Both messages included information about the agenda of the meeting and this very important logistical detail:
Please be aware that all travel, accommodations and additional expenses are the responsibility of the attendee.
It seems that my leadership role in the Oracle user community provided me with the opportunity to travel to California, on my own time and at my own expense, to meet with other user group leaders who are also paying out of their own pockets, to do the following:
…share ideas about fostering community growth, establish best practices and to learn more about current and upcoming Oracle products
From my perspective, the only thing missing from this “nomination” is the opportunity to purchase a bound copy of a book listing all of the nominated luminaries from the user group community. I am sure that most of those invited would be happy to spend a few hundred dollars more to get their copy of “Who’s Who in the Oracle User Community.”
I did not reply to either message, which resulted in reminder messages from both the IOUG and Oracle, arriving back-to-back in mid-December. I am also sure that a “last chance” message will arrive just after New Year’s Day. If I were to reply, I suppose it would look something like this:
An Open Letter to the Organizers of the Oracle User Group Leaders’ Summit
I am writing to thank you for your invitation to participate in the 2014 Oracle User Group Leaders’ Summit. As President of NYOUG, one of the largest and most active Regional User Groups (RUG) in the Oracle User Community, I suppose that I should really give your invitation some consideration. Nevertheless, as I have since the inception of this event, I must once again decline. Although I do appreciate the fact that you have made changes to the format this year, reducing the length of the event to “two days to decrease leader time out of office,” I cannot help feeling that this event is more about getting Oracle’s message across rather than helping the user groups.

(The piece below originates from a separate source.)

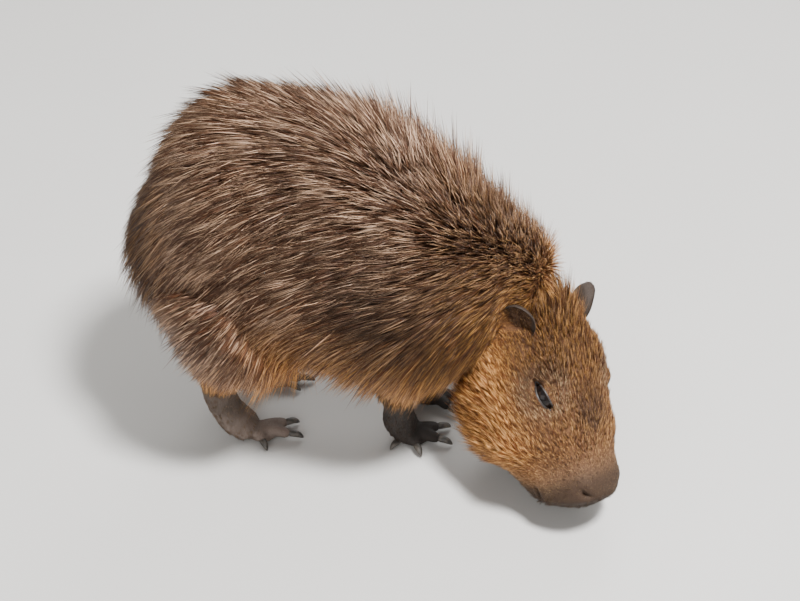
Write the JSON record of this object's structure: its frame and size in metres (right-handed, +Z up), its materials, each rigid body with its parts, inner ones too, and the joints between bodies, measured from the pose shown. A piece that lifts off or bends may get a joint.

Of course, having never attended, I could be completely wrong about the conference’s focus. However, I hope you can see how agenda items like this may give me that impression:
User group leaders will learn how to leverage Oracle messages and understand the priority campaigns that will be delivered in Q3-4 FY14. This will help the groups synch with Oracle on content delivery!
I wonder if the people who plan this “Summit” have any idea what attendance at such a meeting looks like to a true volunteer leader in the user community. I’ve been involved with NYOUG since its founding in the mid 1980’s. That is long before there was an IOUG (whether the “I” meant “International,” as it did originally, or “Independent,” the fig leaf that is currently employed), before Oracle had an executive responsible for managing interaction with user groups, and well before Oracle took over half of San Francisco so that some 60,000 people could attend Oracle OpenWorld. In all of those years, I have presented papers at several “International Oracle User Week” conferences, presented and run full-day sessions at 10 “East Coast Oracle (ECO)” conferences, attended and/or run well over 100 NYOUG General Meetings, planned NYOUG training days, and spent countless hours on conference calls and email related to managing a local users group. I have paid my own way for all of this, paid for my own IOUG membership and, while I don’t have to use my vacation days to cover the days that I am out of the office volunteering as a user group leader, the reason is because as an independent consultant, I don’t have any “vacation days” to use. If I am at a user group event, there is no client to bill for the time and I don’t get paid. The truth is that I am hardly alone in these circumstances. I know dozens of user group leaders throughout the US who have been doing the same thing that I have, many of them for just as many years.
It’s not that I don’t think meeting with other user group leaders is worth my time. I speak with leaders of other RUGs frequently and I think that there is quite a bit they could learn from what we do at NYOUG and just as much that we could learn from them. I’d probably be willing to give up a day or two of billing to meet with them and even sit through a couple of hours of Oracle product managers giving us their talking points for the coming year. However, asking me to foot the bill for my own travel, meals and accommodations at the (luxurious, I’m sure) Embassy Suites Hotel in Burlingame is – well frankly – insulting. I know how much it costs to run a two-day conference in New York City, and I’m sure that things are just as expensive in the Bay Area. I’m willing to bet that picking up all of the expenses for the user group leaders you invite to this event would amount to little more than a rounding error compared with what Oracle spends on Open World. Perhaps having one less band at the “Appreciation Event” would cover the costs. Larry Ellison could probably personally fund the User Group Leaders Summit for years with a contribution of perhaps 10% of the next quarterly dividend payment on his Oracle holdings (after taxes). The user group community has always been supportive of Oracle and dedicated to helping Oracle users in our local areas be successful in their use of the company’s products. If you truly believe that Oracle benefits from having a robust, independent, user group community, and you think that this Summit will help keep that community strong, it’s time to stop asking those volunteers who give so much of themselves to their local communities to pick up the tab.